## start DATA SHOWN
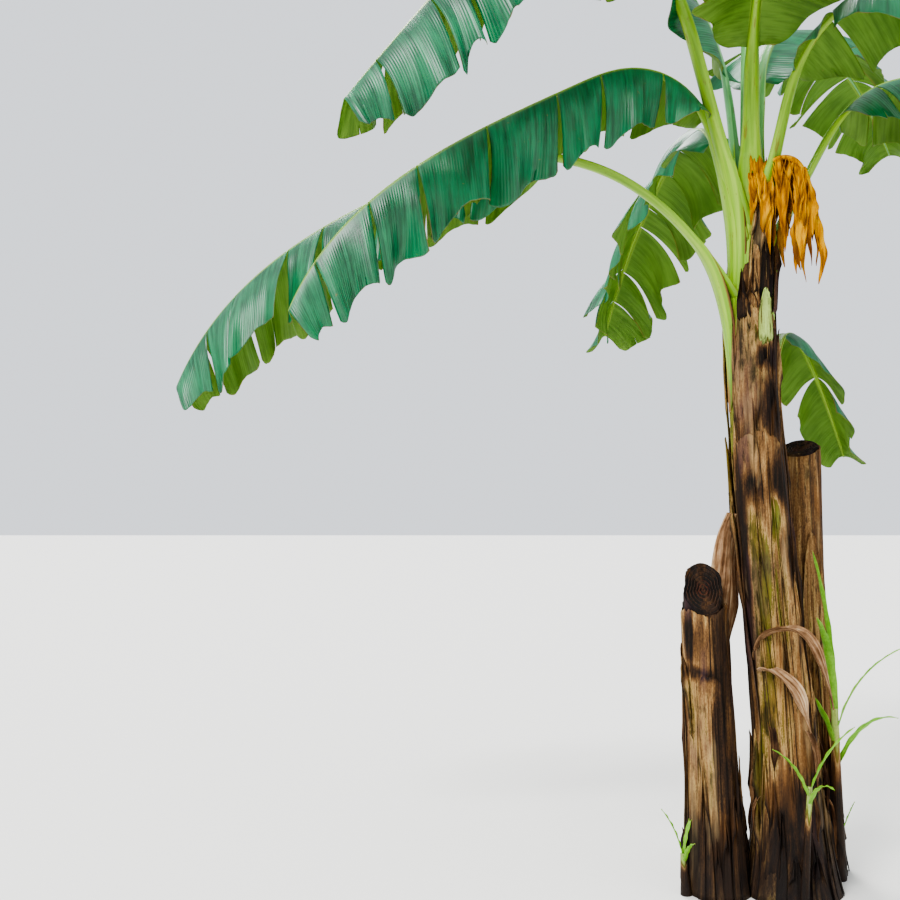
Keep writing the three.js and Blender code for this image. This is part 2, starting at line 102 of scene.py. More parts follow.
camera = bpy.data.objects.new("camera", bpy.data.cameras.new("camera"))
camera.data.lens = FOCAL_LENGTH
camera.location = EYE
camera.rotation_euler = (math.radians(90 + TILT), 0, 0)
bpy.context.scene.collection.objects.link(camera)
bpy.context.scene.camera = camera
print("camera at", EYE, "with a lens of", FOCAL_LENGTH, "mm")

# %% [markdown]
# A pale floor and a pale sky stand in for a studio. A nearby lamp would light the floor in a
# pool and leave the rest grey, so distant lamps are used: their light is even everywhere, and a
# wide angle keeps it soft. The key comes from the front left and high up, a weak fill from the
# right, and one from behind, because thin leaves glow where light comes through them.

# %% Floor and light
FLOOR_SIZE = 60
SKY = (0.9, 0.94, 1.0, 1)
SKY_STRENGTH = 1.1
LIGHTS = [
    ("key", (-4.0, -4.4, 6.4), 18, 3.4),
    ("fill", (5.0, -4.0, 2.6), 50, 0.5),
    ("behind", (-1.6, 5.0, 5.4), 24, 2.6),
]

floor_mesh = bmesh.new()
bmesh.ops.create_grid(floor_mesh, x_segments=1, y_segments=1, size=FLOOR_SIZE / 2)
floor = bpy.data.objects.new("floor", bpy.data.meshes.new("floor"))
floor_mesh.to_mesh(floor.data)
floor_mesh.free()
bpy.context.scene.collection.objects.link(floor)

world = bpy.data.worlds.new("sky")
world.use_nodes = True
world.node_tree.nodes["Background"].inputs["Color"].default_value = SKY
world.node_tree.nodes["Background"].inputs["Strength"].default_value = SKY_STRENGTH
bpy.context.scene.world = world

for name, place, width, power in LIGHTS:
    lamp = bpy.data.objects.new(name, bpy.data.lights.new(name, "SUN"))
    lamp.data.energy = power
    lamp.data.angle = math.radians(width)
    lamp.location = place
    lamp.rotation_euler = (-Vector(place)).to_track_quat("-Z", "Y").to_euler()
    bpy.context.scene.collection.objects.link(lamp)
bpy.context.scene.view_settings.look = "AgX - Medium High Contrast"
print("lights:", len(LIGHTS))

# %% [markdown]
# Shader maths is easier to read as Python than as a picture of wires. A Wire wraps a node's
# output, and + - * on it add Math nodes.

# %% Wires
class Wire:
    """The output of a node. Python's operators on it add Math nodes."""

    def __init__(self, finish, socket):
        self.finish = finish
        self.socket = socket

    def math(self, operation, first, second=0.0):
        return self.finish.node("ShaderNodeMath", {"operation": operation}, {0: first, 1: second})

    def __add__(self, other):
        return self.math("ADD", self, other)

    def __sub__(self, other):
        return self.math("SUBTRACT", self, other)

    def __rsub__(self, other):
        return self.math("SUBTRACT", other, self)

    def __mul__(self, other):
        return self.math("MULTIPLY", self, other)

    __radd__ = __add__
    __rmul__ = __mul__

    def sine(self):
        return self.math("SINE", self)

    def size(self):
        return self.math("ABSOLUTE", self)


# %% [markdown]
# A Finish is a material under way. Its node() adds any node, and the other methods are the few
# patterns that plants need: noise that can be stretched along the grain, a soft step, coats of
# colour one over the other, a bump, and light that comes through.

# %% Finishes
MIDDLE_SHEEN = 0.5
NOISE_ROUGHNESS = 0.6


def color(code):
    """Turns the code of a screen colour, such as "1f6b4a", into the light that Blender uses."""
    seen = [int(code[k : k + 2], 16) / 255 for k in (0, 2, 4)]
    return tuple(((v + 0.055) / 1.055) ** 2.4 if v > 0.04 else v / 12.92 for v in seen) + (1,)


class Finish:
    """A material under way. Its shapes carry a mark: three numbers for each point."""

    def __init__(self, name, roughness, sheen=MIDDLE_SHEEN):
        self.material = bpy.data.materials.new(name)
        self.material.use_nodes = True
        self.tree = self.material.node_tree
        self.shader = self.tree.nodes["Principled BSDF"]
        self.shader.inputs["Roughness"].default_value = roughness
        self.shader.inputs["Specular IOR Level"].default_value = sheen
        self.place = self.node("ShaderNodeTexCoord", output="Object")

    def node(self, kind, settings=None, inputs=None, output=0):
        made = self.tree.nodes.new(kind)
        for name, value in (settings or {}).items():
            if name == "stops":
                self.fill_ramp(made.color_ramp, value)
            else:
                setattr(made, name, value)
        for name, value in (inputs or {}).items():
            self.feed(made.inputs[name], value)
        return Wire(self, made.outputs[output])

    def feed(self, socket, value):
        """Gives a socket a wire, a number or a colour's code."""
        if isinstance(value, Wire):
            self.tree.links.new(value.socket, socket)
        else:
            socket.default_value = color(value) if isinstance(value, str) else value

    def fill_ramp(self, ramp, stops):
        while len(ramp.elements) < len(stops):
            ramp.elements.new(1)
        for element, (place, code) in zip(ramp.elements, stops):
            element.position = place
            element.color = color(code)

    def marks(self):
        mark = self.node("ShaderNodeAttribute", {"attribute_name": "mark"}, output="Vector")
        return [self.node("ShaderNodeSeparateXYZ", {}, {0: mark}, output=k) for k in range(3)]

    def noise(self, scale, stretch=(1, 1, 1), detail=3, where=None):
        squeezed = {"Vector": where or self.place, "Scale": stretch}
        inputs = {"Scale": scale, "Detail": detail, "Roughness": NOISE_ROUGHNESS}
        inputs["Vector"] = self.node("ShaderNodeMapping", {}, squeezed)
        return self.node("ShaderNodeTexNoise", {}, inputs)

    def point(self, x, y, z):
        return self.node("ShaderNodeCombineXYZ", {}, {0: x, 1: y, 2: z})

    def step(self, value, low, high):
        """0 at low and 1 at high, smooth between them."""
        inputs = {"Value": value, "From Min": low, "From Max": high}
        return self.node("ShaderNodeMapRange", {"interpolation_type": "SMOOTHSTEP"}, inputs)

    def blend(self, share, first, second):
        inputs = {0: share, 6: first, 7: second}
        return self.node("ShaderNodeMix", {"data_type": "RGBA"}, inputs, output=2)

    def coats(self, skin, layers):
        """Lays colours over a skin, one after the other, each with the share that covers."""
        for share, coat in layers:
            skin = self.blend(share, skin, coat)
        return skin

    def ramp(self, value, stops):
        return self.node("ShaderNodeValToRGB", {"stops": stops}, {0: value})

    def paint(self, skin, roughness=None):
        self.feed(self.shader.inputs["Base Color"], skin)
        if roughness is not None:
            self.feed(self.shader.inputs["Roughness"], roughness)

    def bump(self, height, distance):
        bumped = self.node("ShaderNodeBump", {}, {"Height": height, "Distance": distance})
        self.feed(self.shader.inputs["Normal"], bumped)

    def glow(self, tint, share):
        """Lets light through: share of it leaves on the far side, tinted."""
        through = self.node("ShaderNodeBsdfTranslucent", {}, {"Color": tint})
        solid = Wire(self, self.shader.outputs[0])
        both = self.node("ShaderNodeMixShader", {}, {0: share, 1: solid, 2: through})
        self.feed(self.tree.nodes["Material Output"].inputs["Surface"], both)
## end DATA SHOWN
*AIM OF THE EXERCISE:*
Please output the complete data exactly.

*SOLUTION TO THE EXERCISE:*
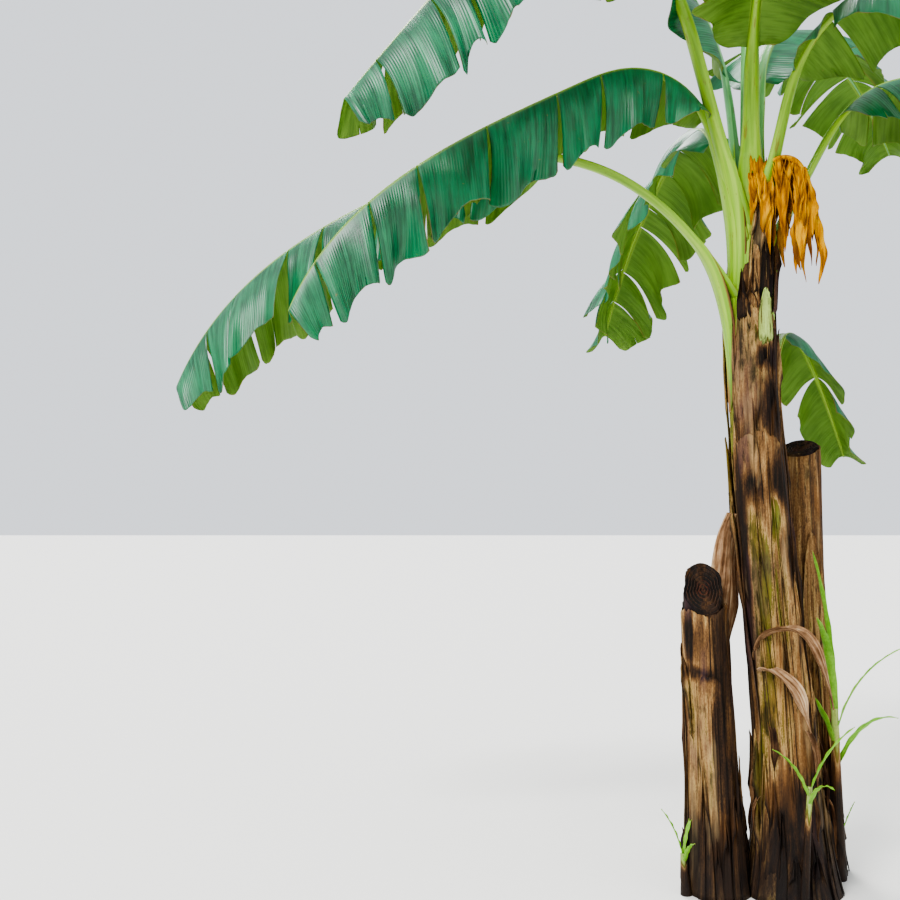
Keep writing the three.js and Blender code for this image. This is part 2, starting at line 102 of scene.py. More parts follow.
camera = bpy.data.objects.new("camera", bpy.data.cameras.new("camera"))
camera.data.lens = FOCAL_LENGTH
camera.location = EYE
camera.rotation_euler = (math.radians(90 + TILT), 0, 0)
bpy.context.scene.collection.objects.link(camera)
bpy.context.scene.camera = camera
print("camera at", EYE, "with a lens of", FOCAL_LENGTH, "mm")

# %% [markdown]
# A pale floor and a pale sky stand in for a studio. A nearby lamp would light the floor in a
# pool and leave the rest grey, so distant lamps are used: their light is even everywhere, and a
# wide angle keeps it soft. The key comes from the front left and high up, a weak fill from the
# right, and one from behind, because thin leaves glow where light comes through them.

# %% Floor and light
FLOOR_SIZE = 60
SKY = (0.9, 0.94, 1.0, 1)
SKY_STRENGTH = 1.1
LIGHTS = [
    ("key", (-4.0, -4.4, 6.4), 18, 3.4),
    ("fill", (5.0, -4.0, 2.6), 50, 0.5),
    ("behind", (-1.6, 5.0, 5.4), 24, 2.6),
]

floor_mesh = bmesh.new()
bmesh.ops.create_grid(floor_mesh, x_segments=1, y_segments=1, size=FLOOR_SIZE / 2)
floor = bpy.data.objects.new("floor", bpy.data.meshes.new("floor"))
floor_mesh.to_mesh(floor.data)
floor_mesh.free()
bpy.context.scene.collection.objects.link(floor)

world = bpy.data.worlds.new("sky")
world.use_nodes = True
world.node_tree.nodes["Background"].inputs["Color"].default_value = SKY
world.node_tree.nodes["Background"].inputs["Strength"].default_value = SKY_STRENGTH
bpy.context.scene.world = world

for name, place, width, power in LIGHTS:
    lamp = bpy.data.objects.new(name, bpy.data.lights.new(name, "SUN"))
    lamp.data.energy = power
    lamp.data.angle = math.radians(width)
    lamp.location = place
    lamp.rotation_euler = (-Vector(place)).to_track_quat("-Z", "Y").to_euler()
    bpy.context.scene.collection.objects.link(lamp)
bpy.context.scene.view_settings.look = "AgX - Medium High Contrast"
print("lights:", len(LIGHTS))

# %% [markdown]
# Shader maths is easier to read as Python than as a picture of wires. A Wire wraps a node's
# output, and + - * on it add Math nodes.

# %% Wires
class Wire:
    """The output of a node. Python's operators on it add Math nodes."""

    def __init__(self, finish, socket):
        self.finish = finish
        self.socket = socket

    def math(self, operation, first, second=0.0):
        return self.finish.node("ShaderNodeMath", {"operation": operation}, {0: first, 1: second})

    def __add__(self, other):
        return self.math("ADD", self, other)

    def __sub__(self, other):
        return self.math("SUBTRACT", self, other)

    def __rsub__(self, other):
        return self.math("SUBTRACT", other, self)

    def __mul__(self, other):
        return self.math("MULTIPLY", self, other)

    __radd__ = __add__
    __rmul__ = __mul__

    def sine(self):
        return self.math("SINE", self)

    def size(self):
        return self.math("ABSOLUTE", self)


# %% [markdown]
# A Finish is a material under way. Its node() adds any node, and the other methods are the few
# patterns that plants need: noise that can be stretched along the grain, a soft step, coats of
# colour one over the other, a bump, and light that comes through.

# %% Finishes
MIDDLE_SHEEN = 0.5
NOISE_ROUGHNESS = 0.6


def color(code):
    """Turns the code of a screen colour, such as "1f6b4a", into the light that Blender uses."""
    seen = [int(code[k : k + 2], 16) / 255 for k in (0, 2, 4)]
    return tuple(((v + 0.055) / 1.055) ** 2.4 if v > 0.04 else v / 12.92 for v in seen) + (1,)


class Finish:
    """A material under way. Its shapes carry a mark: three numbers for each point."""

    def __init__(self, name, roughness, sheen=MIDDLE_SHEEN):
        self.material = bpy.data.materials.new(name)
        self.material.use_nodes = True
        self.tree = self.material.node_tree
        self.shader = self.tree.nodes["Principled BSDF"]
        self.shader.inputs["Roughness"].default_value = roughness
        self.shader.inputs["Specular IOR Level"].default_value = sheen
        self.place = self.node("ShaderNodeTexCoord", output="Object")

    def node(self, kind, settings=None, inputs=None, output=0):
        made = self.tree.nodes.new(kind)
        for name, value in (settings or {}).items():
            if name == "stops":
                self.fill_ramp(made.color_ramp, value)
            else:
                setattr(made, name, value)
        for name, value in (inputs or {}).items():
            self.feed(made.inputs[name], value)
        return Wire(self, made.outputs[output])

    def feed(self, socket, value):
        """Gives a socket a wire, a number or a colour's code."""
        if isinstance(value, Wire):
            self.tree.links.new(value.socket, socket)
        else:
            socket.default_value = color(value) if isinstance(value, str) else value

    def fill_ramp(self, ramp, stops):
        while len(ramp.elements) < len(stops):
            ramp.elements.new(1)
        for element, (place, code) in zip(ramp.elements, stops):
            element.position = place
            element.color = color(code)

    def marks(self):
        mark = self.node("ShaderNodeAttribute", {"attribute_name": "mark"}, output="Vector")
        return [self.node("ShaderNodeSeparateXYZ", {}, {0: mark}, output=k) for k in range(3)]

    def noise(self, scale, stretch=(1, 1, 1), detail=3, where=None):
        squeezed = {"Vector": where or self.place, "Scale": stretch}
        inputs = {"Scale": scale, "Detail": detail, "Roughness": NOISE_ROUGHNESS}
        inputs["Vector"] = self.node("ShaderNodeMapping", {}, squeezed)
        return self.node("ShaderNodeTexNoise", {}, inputs)

    def point(self, x, y, z):
        return self.node("ShaderNodeCombineXYZ", {}, {0: x, 1: y, 2: z})

    def step(self, value, low, high):
        """0 at low and 1 at high, smooth between them."""
        inputs = {"Value": value, "From Min": low, "From Max": high}
        return self.node("ShaderNodeMapRange", {"interpolation_type": "SMOOTHSTEP"}, inputs)

    def blend(self, share, first, second):
        inputs = {0: share, 6: first, 7: second}
        return self.node("ShaderNodeMix", {"data_type": "RGBA"}, inputs, output=2)

    def coats(self, skin, layers):
        """Lays colours over a skin, one after the other, each with the share that covers."""
        for share, coat in layers:
            skin = self.blend(share, skin, coat)
        return skin

    def ramp(self, value, stops):
        return self.node("ShaderNodeValToRGB", {"stops": stops}, {0: value})

    def paint(self, skin, roughness=None):
        self.feed(self.shader.inputs["Base Color"], skin)
        if roughness is not None:
            self.feed(self.shader.inputs["Roughness"], roughness)

    def bump(self, height, distance):
        bumped = self.node("ShaderNodeBump", {}, {"Height": height, "Distance": distance})
        self.feed(self.shader.inputs["Normal"], bumped)

    def glow(self, tint, share):
        """Lets light through: share of it leaves on the far side, tinted."""
        through = self.node("ShaderNodeBsdfTranslucent", {}, {"Color": tint})
        solid = Wire(self, self.shader.outputs[0])
        both = self.node("ShaderNodeMixShader", {}, {0: share, 1: solid, 2: through})
        self.feed(self.tree.nodes["Material Output"].inputs["Surface"], both)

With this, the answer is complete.